Las orillas del destino se revelan solas cuando uno observa, detenidamente, a tiempo, las cosas, con sus sentidos dispuestos a soñar, cuando aguarda una señal de la esperanza y siente que se abre un espacio nuevo a la mirada, alargado, veraz y profundamente sincero.
A las orillas llegan las voces de los ríos, o de los mares, el borde de una montaña, o de una meseta, la forma de una escala del silencio, o todo aquello que implique una partida y una llegada a la vez, una cima y una sima, un viento sereno y un huracán, la longitud de un punto y la marca larga del recorrido de un cometa.
Y orilla es el día, y es la noche, con un punto de contacto, o de convergencia, que aun no ha sido definido, porque es un instante en que la luz cambia de dimensión, tan imperceptible, que no es apto para ser comprendido por los humanos.
O sea que hay unas orillas visibles y otras ocultas, como las semillas de las frutas o la talla de una pieza de madera que esconde un arte en cada incisión, la intimidad de la fuerza del deseo o la pasión de crear.

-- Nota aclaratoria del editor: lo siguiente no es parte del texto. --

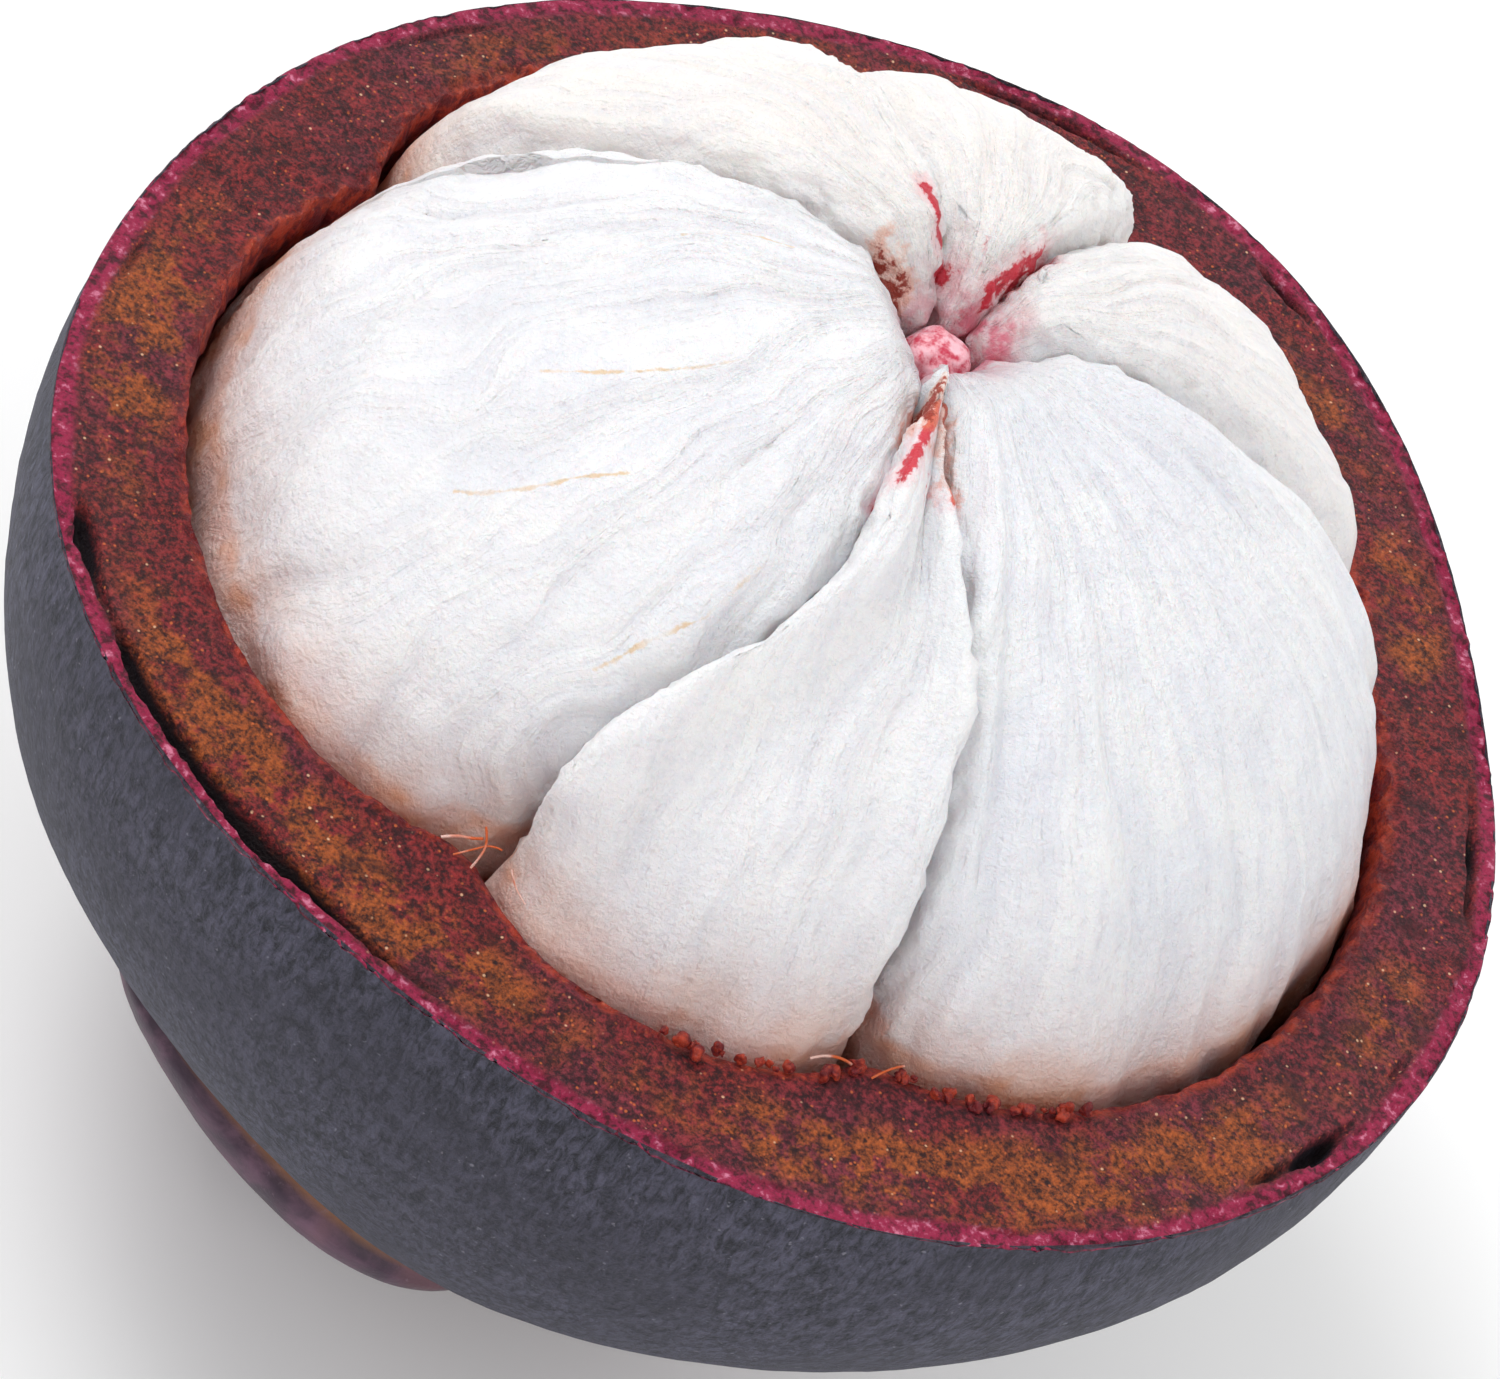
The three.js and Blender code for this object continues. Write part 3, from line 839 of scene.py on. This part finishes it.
def aril_piece(node):
    ridges, waviness, creaminess = ARIL_LOOKS[node]
    piece = grown_from(node)
    subdivided(piece, 3)
    points = read_points(piece)
    points += read_normals(piece) * PLUMPNESS
    points = filled_grooves(points, node)
    torn = bump_at(np.min(groove_distances(points, node), axis=0), 0, TORN_WIDTH)
    points = bent_at_grooves(points)
    write_points(piece, points)
    normals = read_normals(piece)

    # wavy ribs from the pole down, then lumps, then the torn edges
    degrees, reach = round_pole(points)
    tilt = np.arctan2(points[:, 2] - DOME_LEVEL, reach) / DEGREE
    seed = 31 + list(ARIL_LOOKS).index(node)
    wander = 6 * waviness * ribbed(degrees, tilt, 14, 12, seed)
    wander += 2.4 * waviness * ribbed(degrees, tilt, 5, 6, seed + 10)
    across = degrees + wander
    ribs = (0.34 * ribbed(across, tilt, 8.5, 30, seed + 90)
            + 0.34 * ribbed(across, tilt, 4.2, 34, seed + 20)
            + 0.17 * ribbed(across, tilt, 1.7, 14, seed + 30))
    shape = ribs * ridges * smoothstep(3 * MM, 13 * MM, reach)
    shape += grains(points, (0.16, 6, seed + 40), (0.09, 1.7, seed + 50), (0.05, 0.7, seed + 60))
    shape += torn * grains(points, (0.22, 0.8, seed + 70), (0.16, 0.4, seed + 80))
    points = points + normals * (shape * MM)[:, None]
    write_points(piece, points)

    # what the material reads
    from_axis = points[:, :2] - AXIS
    turn = np.arctan2(from_axis[:, 1], from_axis[:, 0])
    over_cut = points[:, 2] - CUT_HEIGHT
    off_lip = np.hypot(lip_radius(turn) - np.hypot(*from_axis.T), np.maximum(over_cut, 0))
    # warm: the flesh's own pink beside the lip with painted glow from the red rind; below the cut
    # all of it, as painted shade and glow
    warm = np.where(over_cut < 0, 1, np.exp(-((off_lip / BLUSH_AND_GLOW_WIDTH) ** 1.3)))
    off_sponge = np.hypot(*(points[:, :2] - pole_place(*SPONGE_PLACE)).T)
    paint(piece, "warm", warm)
    paint(piece, "cream", np.full(len(points), creaminess))
    paint(piece, "torn", torn)
    paint(piece, "sponge", bump_at(off_sponge, 0, SPONGE_WIDTH))
    for stain, lines in STAINS.items():
        paint_vector(piece, stain, beside_lines(points, lines))
    paint_vector(piece, "fibre", np.stack([across, tilt, reach / MM], 1))
    finished(piece, node, ARIL_MATERIAL)


def aril_material():
    m = Recipe("mangosteen_aril")
    fibre = m.attribute("fibre", "Vector")
    warm = m.attribute("warm")
    cream = m.attribute("cream")
    from_pole = m.node("ShaderNodeSeparateXYZ")
    m.feed(from_pole.inputs[0], fibre)
    from_pole = from_pole.outputs[2]
    strands = m.noise(1.0, 3, 0.5, vector=m.stretch(fibre, (0.55, 0.07, 0)))
    threads = m.noise(1.0, 3, 0.6, vector=m.stretch(fibre, (1.5, 0.12, 0)))
    clouds = m.noise(190, 4, 0.55)
    frost = m.noise(2300, 4, 0.7)
    grain_and_sparkle = m.noise(5200, 2, 0.6)

    # white flesh, with painted shade between the strands, and creamier at the back
    white = m.mix(m.ramp(clouds, 0.3, 0.7), colour(237, 238, 244), colour(249, 249, 252))
    white = m.mix(cream, white, colour(248, 240, 232))
    # painted shade: greyer in the hollows between the strands
    white = m.mix(m.ramp(strands, 0.36, 0.6, 0.32, 0), white, colour(220, 221, 231))
    white = m.mix(m.ramp(threads, 0.6, 0.78, 0, 0.12), white, colour(245, 234, 218))
    white = m.mix(m.math("MULTIPLY", m.attribute("torn"), 0.35), white, colour(255, 252, 252))
    # painted highlight: pure white specks for light sparkling on the wet flesh; the same noise is
    # also a fine bump
    white = m.mix(m.ramp(grain_and_sparkle, 0.6, 0.75, 0, 0.5), white, colour(255, 255, 255))
    white = m.mix(m.ramp(frost, 0.32, 0.5, 0.35, 0), white, colour(222, 222, 230))

    # pink beside the rind: partly the flesh's own blush and partly painted glow from the red
    # rind, and below the cut painted shade and glow over the whole aril; pink round the pole
    blush_and_glow = m.ramp(m.noise(260, 3, 0.6), 0.4, 0.65)
    blush_and_glow = m.mix(blush_and_glow, colour(238, 200, 190), colour(232, 172, 142))
    share = m.math("MULTIPLY", warm, m.ramp(m.noise(330, 3, 0.5), 0.2, 0.6, 0.5, 1.0))
    base = m.mix(share, white, blush_and_glow)
    pole_pink = m.math("MAXIMUM", m.ramp(from_pole, 3.4, 1.2, 0, 0.7),
                       m.ramp(m.attribute("sponge"), 0.15, 0.75))
    dotted = m.ramp(m.noise(900, 4, 0.65), 0.32, 0.58, 0.15, 0.95)
    base = m.mix(m.math("MULTIPLY", pole_pink, dotted), base, colour(228, 118, 140))

    # stains: thin veins, brown and crimson smears beside the pole
    ragged = m.math("SUBTRACT", m.noise(1500, 4, 0.65), 0.5)

    def smear(base, name, width, soft, raggedness, strength, stain):
        """Lays a stain over the base, this many mm to each side of its lines."""
        off = m.math("MULTIPLY", ragged, raggedness)
        off = m.math("ADD", m.length(m.attribute(name, "Vector")), off)
        return m.mix(m.math("MULTIPLY", m.ramp(off, width + soft, width), strength), base, stain)

    patchy = m.ramp(m.noise(420, 2, 0.5), 0.34, 0.6, 0.08, 0.65)
    base = smear(base, "vein", 0.0, 0.11, 0.5, patchy, colour(228, 186, 116))
    base = smear(base, "crimson", 0.2, 0.6, 1.6, 0.35, colour(240, 140, 155))
    base = smear(base, "crimson", 0.13, 0.14, 1.0, 0.95, colour(204, 6, 46))
    base = smear(base, "brown", 0.2, 0.45, 1.6, 0.5, colour(230, 140, 92))
    base = smear(base, "brown", 0.08, 0.16, 1.3, 0.95, colour(150, 38, 10))
    m.set(
        Base_Color=base,
        Roughness=m.ramp(frost, 0.35, 0.65, 0.36, 0.58),
        Subsurface_Weight=0.5,
        Subsurface_Radius=(1.0, 0.65, 0.55),
        Subsurface_Scale=0.002,
        Specular_IOR_Level=0.5,
        Coat_Weight=0.06,
        Coat_Roughness=0.25,
    )
    relief = m.bump(m.math("ADD", strands, m.math("MULTIPLY", threads, 0.2)), 0.7, 0.5 * MM)
    height = m.weighed((0.6, frost), (0.35, grain_and_sparkle), (0.9, m.noise(900, 5, 0.72)))
    m.set(Normal=m.bump(height, 0.9, 0.34 * MM, normal=relief))
    return m.material


# ---------------------------------------------------------------- core, calyx

def core_piece():
    piece = grown_from("core")
    subdivided(piece, 5)
    points = read_points(piece)
    normals = read_normals(piece)
    top = smoothstep(CUT_HEIGHT + 8 * MM, CUT_HEIGHT + 11 * MM, points[:, 2])
    sponge = grains(points, (0.16, 0.5, 71), (0.1, 0.25, 72))
    points += normals * ((sponge * 0.8 + 0.5 * top) * MM)[:, None]
    points[:, 2] += 0.25 * MM * top
    write_points(piece, points)
    finished(piece, "core", core_material())


def core_material():
    m = Recipe("mangosteen_core")
    sponge = m.noise(1700, 5, 0.65)
    base = m.mix(m.ramp(sponge, 0.35, 0.6), colour(204, 44, 78), colour(250, 196, 206))
    m.set(
        Base_Color=base,
        Roughness=0.5,
        Subsurface_Weight=0.3,
        Subsurface_Radius=(1.0, 0.4, 0.35),
        Subsurface_Scale=0.001,
        Normal=m.bump(sponge, 0.8, 0.15 * MM),
    )
    return m.material


# How far the inner face of each sepal's outer part thickens towards the rind,
# in mm, and the seed of its lumps.
SEPALS = {
    "sepal_front": (0.75, 89),
    "sepal_right": (0.1, 95),
    "sepal_back": (0.75, 90),
    "sepal_left": (0.1, 82),
}


def sepal_piece(node):
    closing, seed = SEPALS[node]
    piece = grown_from(node)
    subdivided(piece, 3)
    points = read_points(piece)
    normals = read_normals(piece)
    low, high = (np.array(corner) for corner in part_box(node))
    lumps = grains(points, (0.06, 4, seed), (0.025, 0.9, seed + 1))
    up = smoothstep(low[2] + 0.5 * MM, high[2], points[:, 2])
    points += normals * (lumps * MM * (0.3 + 0.7 * up))[:, None]
    points[:, 2] = np.maximum(points[:, 2], low[2])
    write_points(piece, points)
    from_middle = points - np.array([*AXIS, CUT_HEIGHT - GIRTH_DROP])
    from_middle /= np.linalg.norm(from_middle, axis=1)[:, None]
    facing = (read_normals(piece) * from_middle).sum(axis=1)
    reach = np.hypot(*(points[:, :2] - AXIS).T)
    outer = smoothstep(11 * MM, 16 * MM, reach)
    inner_face = smoothstep(0.5, -0.5, facing)
    points -= from_middle * (inner_face * outer * closing * MM)[:, None]
    write_points(piece, points)
    paint(piece, "margin", bump_at(facing, -0.35, 0.22) * outer)
    # the faces turned towards the fruit, which the material darkens as painted shade
    paint(piece, "inside", smoothstep(0.1, -0.5, facing))
    finished(piece, node, SEPAL_MATERIAL)


def sepal_material():
    m = Recipe("mangosteen_sepal")
    leather = m.noise(300, 5, 0.62, distortion=0.5)
    fine = m.noise(2400, 4, 0.6)
    base = m.mix(m.ramp(leather, 0.36, 0.66), colour(58, 40, 56), colour(108, 78, 96))
    warm = m.ramp(m.noise(150, 3, 0.5), 0.48, 0.66, 0, 0.6)
    base = m.mix(warm, base, colour(122, 82, 80))
    # painted shade: darker on the inner face, which looks into the narrow space against the rind
    base = m.mix(m.math("MULTIPLY", m.attribute("inside"), 0.6), base, colour(70, 48, 44))
    base = m.mix(m.math("MULTIPLY", m.attribute("margin"), 0.75), base, colour(158, 108, 74))
    base = m.mix(m.ramp(fine, 0.62, 0.76, 0, 0.45), base, colour(142, 120, 132))
    m.set(
        Base_Color=base,
        Roughness=m.ramp(leather, 0.3, 0.7, 0.42, 0.6),
        Specular_IOR_Level=0.35,
        Normal=m.bump(m.math("ADD", leather, m.math("MULTIPLY", fine, 0.4)), 0.6, 0.18 * MM),
    )
    return m.material


def stem_piece():
    piece = grown_from("stem")
    subdivided(piece, 4)
    points = read_points(piece)
    across = points[:, :2] - AXIS
    reach = np.hypot(*across.T)
    turn = np.arctan2(across[:, 1], across[:, 0])
    bark = 0.10 * grain(np.stack([turn * 5, points[:, 2] / (2 * MM), 0 * turn], 1), 1, 91)
    side = smoothstep(2.6 * MM, 3.3 * MM, reach)
    scale = 1 + side * (bark - 0.05) * MM / np.maximum(reach, MM)
    points[:, :2] = AXIS + across * scale[:, None]
    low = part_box("stem")[0][2]
    pith = smoothstep(1.1 * MM, 0.5 * MM, reach) * (points[:, 2] < low + 0.4 * MM)
    points[:, 2] += pith * 0.35 * MM
    write_points(piece, points)
    finished(piece, "stem", stem_material())


def stem_material():
    m = Recipe("mangosteen_stem")
    bark = m.noise(260, 5, 0.6, vector=m.stretch(m.place, (1, 1, 0.25)))
    base = m.mix(m.ramp(bark, 0.35, 0.65), colour(58, 46, 42), colour(112, 92, 78))
    m.set(Base_Color=base, Roughness=0.8, Normal=m.bump(bark, 0.7, 0.2 * MM))
    return m.material


# ---------------------------------------------------------------- setting

def floor_and_light():
    bpy.ops.object.select_all(action="DESELECT")
    bpy.ops.mesh.primitive_plane_add(size=6, location=(0, 0, -0.02 * MM))
    floor = bpy.context.object
    floor.name = "floor"
    paper = Recipe("pale_floor")
    tone = paper.mix(paper.noise(3, 2, 0.5), colour(250, 250, 250), colour(253, 253, 253))
    paper.set(Base_Color=tone, Roughness=0.9, Specular_IOR_Level=0.1)
    floor.data.materials.append(paper.material)

    bpy.context.scene.view_settings.view_transform = "Standard"
    world = bpy.data.worlds.new("soft_room")
    world.use_nodes = True
    background = world.node_tree.nodes["Background"]
    background.inputs["Color"].default_value = (1, 1, 1, 1)
    background.inputs["Strength"].default_value = 0.78
    bpy.context.scene.world = world
    lamp("key_light", (-0.5, 0.15, 0.75), size=0.35, power=3.5)
    lamp("fill_light", (0.5, -0.7, 0.5), size=0.7, power=1.6)
    lamp("back_light", (0.2, 0.8, 0.5), size=0.5, power=1.0)


def lamp(name, place, size, power):
    light = bpy.data.lights.new(name, "AREA")
    light.size = size
    light.energy = power
    made = bpy.data.objects.new(name, light)
    made.location = place
    aim = Vector((0, 0, CUT_HEIGHT)) - made.location
    made.rotation_euler = aim.to_track_quat("-Z", "Y").to_euler()
    bpy.context.scene.collection.objects.link(made)


CAMERA_TILT = 43.9      # degrees from straight down
CAMERA_TURN = 33.5      # degrees, which makes the fruit lean to the right
CAMERA_PLACE = (-0.092, -0.146, 9.0)   # from the rim's middle, in fruit radii


def camera():
    """Looks down on the cut, turned about its own axis."""
    view = bpy.data.cameras.new("camera")
    view.lens = 167.4
    view.sensor_width = 36
    view.clip_start = 0.01
    turn = (Matrix.Rotation(CAMERA_TILT * DEGREE, 4, "X")
            @ Matrix.Rotation(CAMERA_TURN * DEGREE, 4, "Z"))
    rim_middle = Vector((*AXIS, CUT_HEIGHT))
    offset = Vector(CAMERA_PLACE) * FRUIT_RADIUS
    made = bpy.data.objects.new("camera", view)
    made.matrix_world = Matrix.Translation(rim_middle + turn.to_3x3() @ offset) @ turn
    bpy.context.scene.collection.objects.link(made)
    bpy.context.scene.camera = made


# ---------------------------------------------------------------- the fruit

ARIL_MATERIAL = aril_material()
SEPAL_MATERIAL = sepal_material()

finished(with_crumbs(with_threads(rind_piece())), "rind", rind_material())
for aril in ARIL_LOOKS:
    aril_piece(aril)
core_piece()
for sepal in SEPALS:
    sepal_piece(sepal)
stem_piece()
floor_and_light()
camera()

En ellas uno renueva sus emociones, que no son las superfluas que conocemos, sino la verdad de nuestro interior, así como una gota de agua espera caer de la lluvia, o del pétalo, para volverse rocío, o retar a la inspiración para hallar la forma más bella de describirla.
Las orillas son la sombra de un manantial, allí donde busca refugio para tenderse a escuchar su propio murmullo, a mirar las estrellas y salir un poco de los viejos linderos de su marcha acuosa, a refrescar los misterios de la vera del camino.